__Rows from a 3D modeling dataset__
※ ※ ※
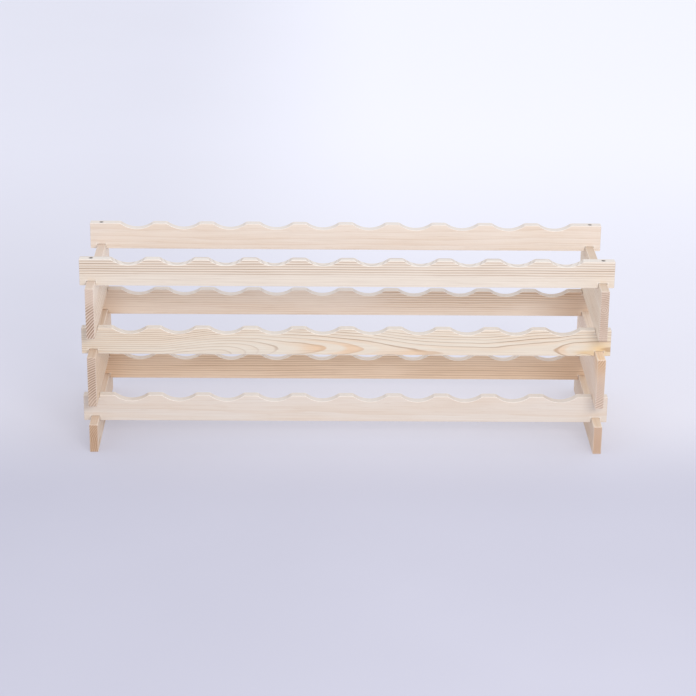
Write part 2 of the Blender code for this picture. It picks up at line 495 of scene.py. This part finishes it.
class Nodes:
    """A material's node tree, with a short call for each kind of node that is used here."""

    def __init__(self, name):
        self.material = bpy.data.materials.new(name)
        self.material.use_nodes = True
        self.tree = self.material.node_tree
        self.shader = self.tree.nodes["Principled BSDF"]

    def put(self, value, socket):
        """Sets a socket to a number or colour, or links it to another node's output."""
        if isinstance(value, bpy.types.NodeSocket):
            self.tree.links.new(value, socket)
        else:
            socket.default_value = value

    def surface(self, colour, roughness, normal):
        """Gives the shader what varies over the surface."""
        self.put(colour, self.shader.inputs["Base Color"])
        self.put(roughness, self.shader.inputs["Roughness"])
        self.put(normal, self.shader.inputs["Normal"])

    def source(self):
        """The piece's own coordinates, and the direction that its surface faces in them."""
        node = self.tree.nodes.new("ShaderNodeTexCoord")
        return node.outputs["Object"], node.outputs["Normal"]

    def axes(self, vector):
        node = self.tree.nodes.new("ShaderNodeSeparateXYZ")
        self.put(vector, node.inputs[0])
        return node.outputs

    def worn(self):
        """1 on the edges that finished_mesh marked, 0 elsewhere."""
        node = self.tree.nodes.new("ShaderNodeAttribute")
        node.attribute_name = "worn"
        return node.outputs["Fac"]

    def maths(self, operation, *values):
        node = self.tree.nodes.new("ShaderNodeMath")
        node.operation = operation
        for value, socket in zip(values, node.inputs):
            self.put(value, socket)
        return node.outputs[0]

    def times(self, first, second):
        return self.maths("MULTIPLY", first, second)

    def total(self, values):
        result = values[0]
        for value in values[1:]:
            result = self.maths("ADD", result, value)
        return result

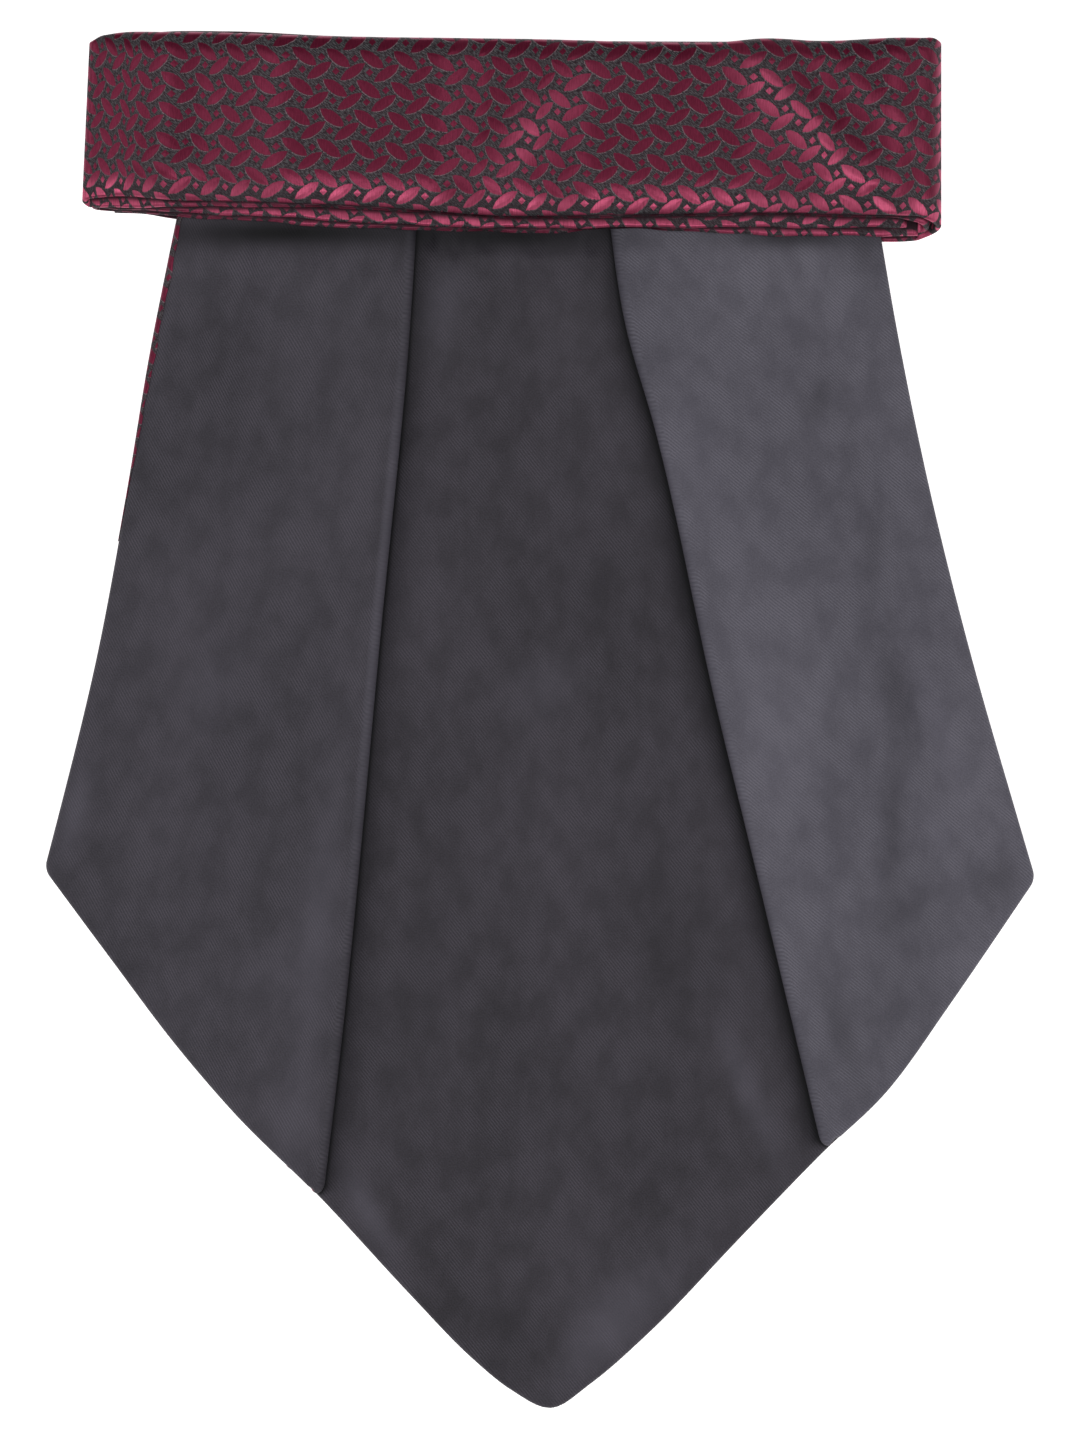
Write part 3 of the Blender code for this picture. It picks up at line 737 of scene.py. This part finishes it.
def floor_path(left, right):
    """A straight stretch of ribbon on the floor."""
    def path(t):
        x = blend(left, right, t)
        return x, np.full_like(x, WALL / 2.0)
    return path, np.linspace(0.0, 1.0, BAND_CELLS // 2 + 1)


def turn_path(x, low, high, sign, downwards):
    """Half a circle between two heights of the ribbon, bulging to the left (-1) or the right (+1)."""
    radius = (high - low) / 2.0

    def path(t):
        angle = np.pi * (t if downwards else 1.0 - t)
        return x + sign * radius * np.sin(angle), (low + high) / 2.0 + radius * np.cos(angle)
    return path, np.linspace(0.0, 1.0, TURN_CELLS + 1)


def band_section():
    """A ribbon's cross-section: insets of the rounded rims, their share of the thickness, and the middle."""
    angle = np.linspace(0.0, np.pi / 2.0, 6)
    middle = 1.0 - crowded(BAND_CELLS_ACROSS, BAND_CROWDED, 1.0)[::-1]
    return RIM * (1.0 - np.cos(angle)), np.sin(angle), middle[1:-1]


def puffed(x, from_low, from_high, crown):
    """How far the band's upper side stands up: a slope that eases off from its lower edge, a quarter arc in
    from its upper edge, and none at the ends."""
    from_end = np.minimum(x - BAND_LEFT, BAND_RIGHT - x) / CROWN_FADE
    low = 1.0 - (1.0 - np.clip(from_low / LOW_ROLL, 0.0, 1.0)) ** LOW_ROLL_POWER
    high = np.sqrt(1.0 - (1.0 - np.clip(from_high / HIGH_ROLL, 0.0, 1.0)) ** 2)
    return crown * soft_step(from_end) * low * high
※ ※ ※
__Goal__
Could you reproduce every record above exactly as it appears?

__Response below__
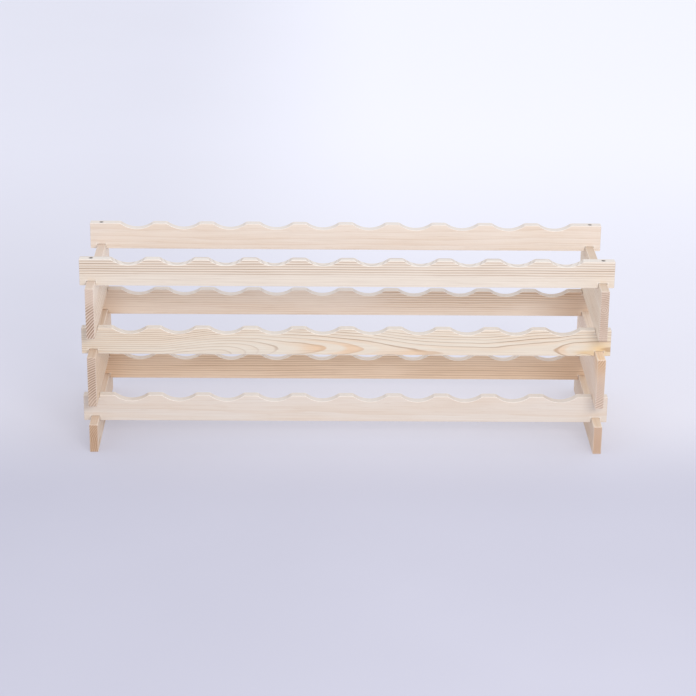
Write part 2 of the Blender code for this picture. It picks up at line 495 of scene.py. This part finishes it.
class Nodes:
    """A material's node tree, with a short call for each kind of node that is used here."""

    def __init__(self, name):
        self.material = bpy.data.materials.new(name)
        self.material.use_nodes = True
        self.tree = self.material.node_tree
        self.shader = self.tree.nodes["Principled BSDF"]

    def put(self, value, socket):
        """Sets a socket to a number or colour, or links it to another node's output."""
        if isinstance(value, bpy.types.NodeSocket):
            self.tree.links.new(value, socket)
        else:
            socket.default_value = value

    def surface(self, colour, roughness, normal):
        """Gives the shader what varies over the surface."""
        self.put(colour, self.shader.inputs["Base Color"])
        self.put(roughness, self.shader.inputs["Roughness"])
        self.put(normal, self.shader.inputs["Normal"])

    def source(self):
        """The piece's own coordinates, and the direction that its surface faces in them."""
        node = self.tree.nodes.new("ShaderNodeTexCoord")
        return node.outputs["Object"], node.outputs["Normal"]

    def axes(self, vector):
        node = self.tree.nodes.new("ShaderNodeSeparateXYZ")
        self.put(vector, node.inputs[0])
        return node.outputs

    def worn(self):
        """1 on the edges that finished_mesh marked, 0 elsewhere."""
        node = self.tree.nodes.new("ShaderNodeAttribute")
        node.attribute_name = "worn"
        return node.outputs["Fac"]

    def maths(self, operation, *values):
        node = self.tree.nodes.new("ShaderNodeMath")
        node.operation = operation
        for value, socket in zip(values, node.inputs):
            self.put(value, socket)
        return node.outputs[0]

    def times(self, first, second):
        return self.maths("MULTIPLY", first, second)

    def total(self, values):
        result = values[0]
        for value in values[1:]:
            result = self.maths("ADD", result, value)
        return result

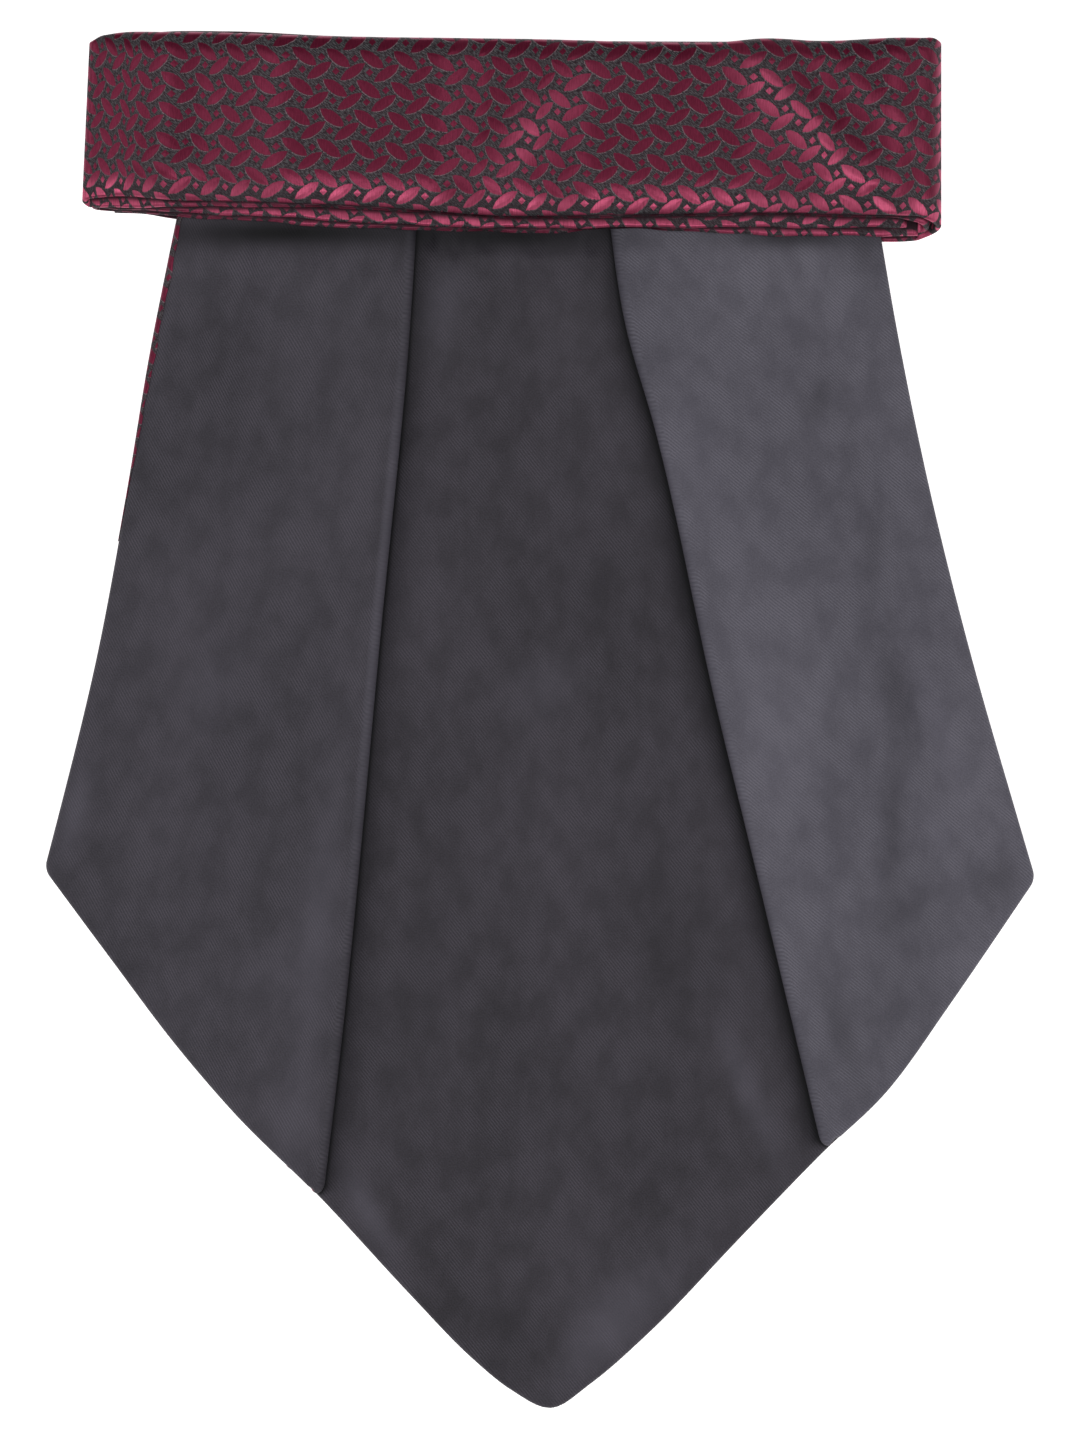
Write part 3 of the Blender code for this picture. It picks up at line 737 of scene.py. This part finishes it.
def floor_path(left, right):
    """A straight stretch of ribbon on the floor."""
    def path(t):
        x = blend(left, right, t)
        return x, np.full_like(x, WALL / 2.0)
    return path, np.linspace(0.0, 1.0, BAND_CELLS // 2 + 1)


def turn_path(x, low, high, sign, downwards):
    """Half a circle between two heights of the ribbon, bulging to the left (-1) or the right (+1)."""
    radius = (high - low) / 2.0

    def path(t):
        angle = np.pi * (t if downwards else 1.0 - t)
        return x + sign * radius * np.sin(angle), (low + high) / 2.0 + radius * np.cos(angle)
    return path, np.linspace(0.0, 1.0, TURN_CELLS + 1)


def band_section():
    """A ribbon's cross-section: insets of the rounded rims, their share of the thickness, and the middle."""
    angle = np.linspace(0.0, np.pi / 2.0, 6)
    middle = 1.0 - crowded(BAND_CELLS_ACROSS, BAND_CROWDED, 1.0)[::-1]
    return RIM * (1.0 - np.cos(angle)), np.sin(angle), middle[1:-1]


def puffed(x, from_low, from_high, crown):
    """How far the band's upper side stands up: a slope that eases off from its lower edge, a quarter arc in
    from its upper edge, and none at the ends."""
    from_end = np.minimum(x - BAND_LEFT, BAND_RIGHT - x) / CROWN_FADE
    low = 1.0 - (1.0 - np.clip(from_low / LOW_ROLL, 0.0, 1.0)) ** LOW_ROLL_POWER
    high = np.sqrt(1.0 - (1.0 - np.clip(from_high / HIGH_ROLL, 0.0, 1.0)) ** 2)
    return crown * soft_step(from_end) * low * high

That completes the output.